Task inputs
** Begin **

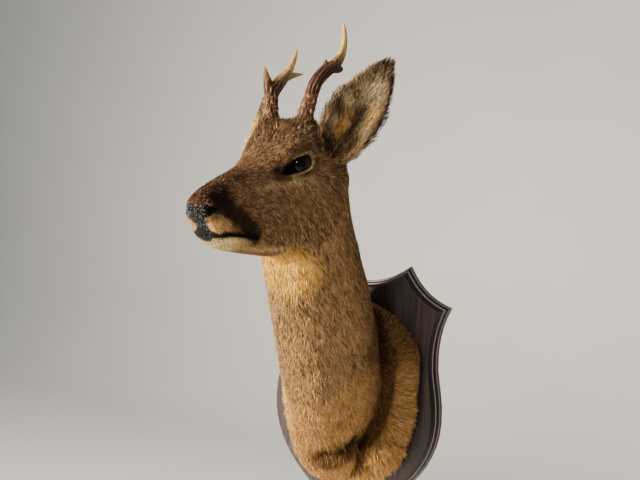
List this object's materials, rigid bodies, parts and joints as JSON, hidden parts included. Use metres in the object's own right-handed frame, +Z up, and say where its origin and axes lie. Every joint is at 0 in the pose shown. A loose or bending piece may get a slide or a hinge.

** End **
** Begin **

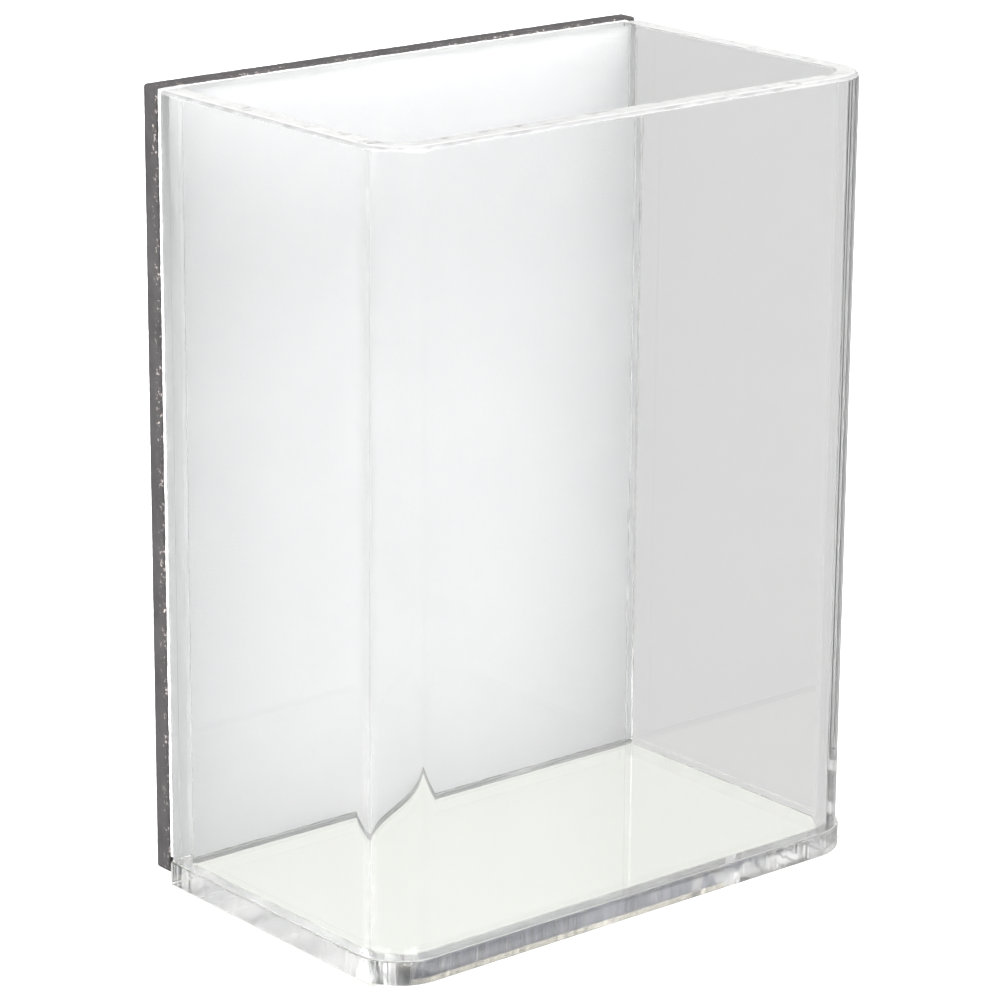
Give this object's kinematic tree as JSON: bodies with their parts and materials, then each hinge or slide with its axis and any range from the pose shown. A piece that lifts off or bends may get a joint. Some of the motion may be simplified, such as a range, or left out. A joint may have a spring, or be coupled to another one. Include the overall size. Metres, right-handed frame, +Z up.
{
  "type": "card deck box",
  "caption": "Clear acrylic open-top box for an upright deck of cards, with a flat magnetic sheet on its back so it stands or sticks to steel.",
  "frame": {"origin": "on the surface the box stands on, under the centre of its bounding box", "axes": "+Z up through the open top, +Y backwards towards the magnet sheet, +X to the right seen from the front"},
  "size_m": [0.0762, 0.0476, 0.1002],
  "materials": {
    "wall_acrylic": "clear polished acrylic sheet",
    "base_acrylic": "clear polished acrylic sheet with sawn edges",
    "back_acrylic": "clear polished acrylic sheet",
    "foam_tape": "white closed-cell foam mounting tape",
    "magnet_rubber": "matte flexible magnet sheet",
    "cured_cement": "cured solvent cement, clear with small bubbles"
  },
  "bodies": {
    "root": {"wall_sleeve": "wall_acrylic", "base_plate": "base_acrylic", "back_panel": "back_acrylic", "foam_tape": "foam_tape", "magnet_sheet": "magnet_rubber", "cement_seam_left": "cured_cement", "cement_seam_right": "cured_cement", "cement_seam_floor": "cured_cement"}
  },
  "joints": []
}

** End **

Where a line in the material above holds "parts", copy that line.

List this object's materials, rigid bodies, parts and joints as JSON, hidden parts included. Use metres in the object's own right-handed frame, +Z up, and say where its origin and axes lie. Every joint is at 0 in the pose shown. A loose or bending piece may get a slide or a hinge.
Give this object's kinematic tree as JSON: bodies with their parts and materials, then each hinge or slide with its axis and any range from the pose shown. A piece that lifts off or bends may get a joint. Some of the motion may be simplified, such as a range, or left out. A joint may have a spring, or be coupled to another one. Include the overall size. Metres, right-handed frame, +Z up.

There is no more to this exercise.